Trademarks and indigeneity:
three ironies. (1) registration—tribal names as such cannot be registered by
tribal entities or anyone else because of 2(b)’s prohibition on registering
insignia—though recognized tribes are neither foreign nations, States, nor
municipalities, 2(b) still applies. But literally anyone, including the tribe
itself, can register as a mark if it functions as a mark.
This leads to
another irony of misappropriation, producing the phenomenon of indigenous
misdescription. Tribal names are registered as commodities.
Purpose of study:
how many names of tribes correspond to registrations not owned by tribes. Also
explore indigenous branding from cultural property perspective. TM’s background
principles, e.g., secondary meaning, perpetuate inequality of ownership.
Dataset: 9025
registered and pending marks 1891-2022 compared to names of 574 federally
recognized American Indian tribes and Alaska Native Villages. Only about 8% are
owned by tribes; dominated by nontribal entities.
Three types of
misdescription: misappropriation; misdisparagement; misdesignation.
Misappropriation:
using tribe name to brand product/service: Boeing Apache Helicopter, Chippewa
Boots, Jeep Grand Cherokee—can exclude the tribe itself from the Register.
Misdesignation: brand based on secondary association—pima cotton named after
Pima tribe; lots of brands use “pima” to brand themselves, Wyandotte chicken
breed, Mohawk hairstyle. Misdisparagement:
anti-indigenous slur/stereotype used as branding (Eskimo pies, Iroquois Indian
Head, Shawnee Baker’s Pipe of Peace)—most susceptible to public shaming.
Focused on brands,
but other part of the study looks at real property—naming of cities and states
and their relations to tribal entities.
Given the 8%
statistic, we wanted to reconsider the limits on the Indian Arts & Crafts
Act, which doesn’t extend to all products/services but does recognize this as a
problem. PTO has tribal insignia database but only for insignia, not extending
to actual words. Also: the limits of doctrines of misdescriptiveness and
deception (fixated on moment in time); don’t provide protection for tribes
because they don’t seem to link to the tribe because there are secondary
meaning rules that prefer “brand” over history of name. Effects on lexicon of
tribal names!
Failure to function
as a potential opening to ask how TMs are operating in the marketplace. Enabling
more registration for tribes? Policing the use of TMs that might be associated
with them? Output: a law review article and toolkit for tribes.
Jeremy Sheff:
registrants who were entities created by tribes v. tribal members? One story
that often comes up is conflicts b/t groups and members of the group. What is
the historical arc? How many have been cancelled for nonuse/failure to renew?
A: we limited our
comparison to tribal entities—it might be that members own some of them. Very
hard to adjudicate. History: based on the data, many are dead. Still
interesting to see the kinds of images that were popular at certain points. 1930s-1040s,
1970s popularity.
Rachel Dixon: TESS issues:
missing dead marks.
Jeanne Fromer: “lands
and brands” is a great concept. Never reflected on this rule—speak on
justification for ban on insignia? There’s a difference b/t saying no one can
own it and saying that an entity can’t own it. Why isn’t it being enforced?

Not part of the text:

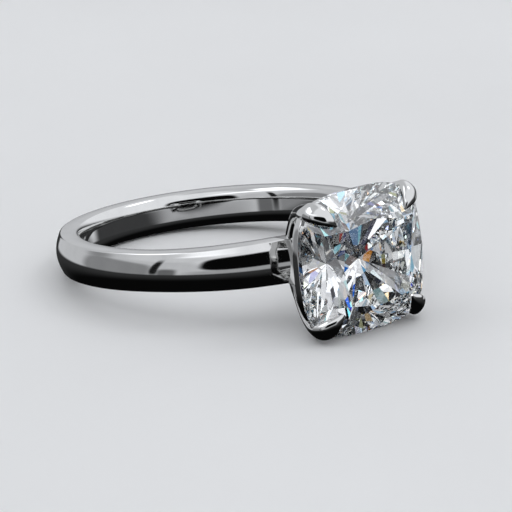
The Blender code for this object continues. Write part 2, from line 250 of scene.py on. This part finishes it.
def finish_piece(name, bm, look, frame, node, smooth=True):
    """Turns a bmesh into a piece that stands for a CAD node and rides on the ring's one body.

    With no node it is a cutter, which stays hidden and is removed at the end.
    """
    bmesh.ops.recalc_face_normals(bm, faces=bm.faces)
    bmesh.ops.transform(bm, matrix=frame, verts=bm.verts)
    mesh = bpy.data.meshes.new(name)
    bm.to_mesh(mesh)
    bm.free()
    for face in mesh.polygons:
        face.use_smooth = smooth
    if smooth:
        mesh.set_sharp_from_angle(angle=SHARP_ANGLE)
    obj = bpy.data.objects.new(name, mesh)
    bpy.context.scene.collection.objects.link(obj)
    obj.data.materials.append(look)
    if node is None:
        obj.hide_render = True
        obj.hide_viewport = True
        return obj
    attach(obj, "root")
    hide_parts(node)
    return obj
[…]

A: need more research on treatment of tribes as dependent domestic entities.
RT: say more about
why you concluded that 2(b) bars registering names of tribes? If it’s 2(b), it’s
absolute, even as against the tribe and even for governmental functions. So
wouldn’t you want 2(b) expanded as to nontribal entities? [Someone else, sorry I can't remember who, gave a better framing: you could consider the model of 2(c), assuming Elster comes out as we expect.] Separately: Secondary meaning as conquest in
the M’intosh v. Johnson case?
A: secondary meaning
as a prism for all these kinds of things is part of the study.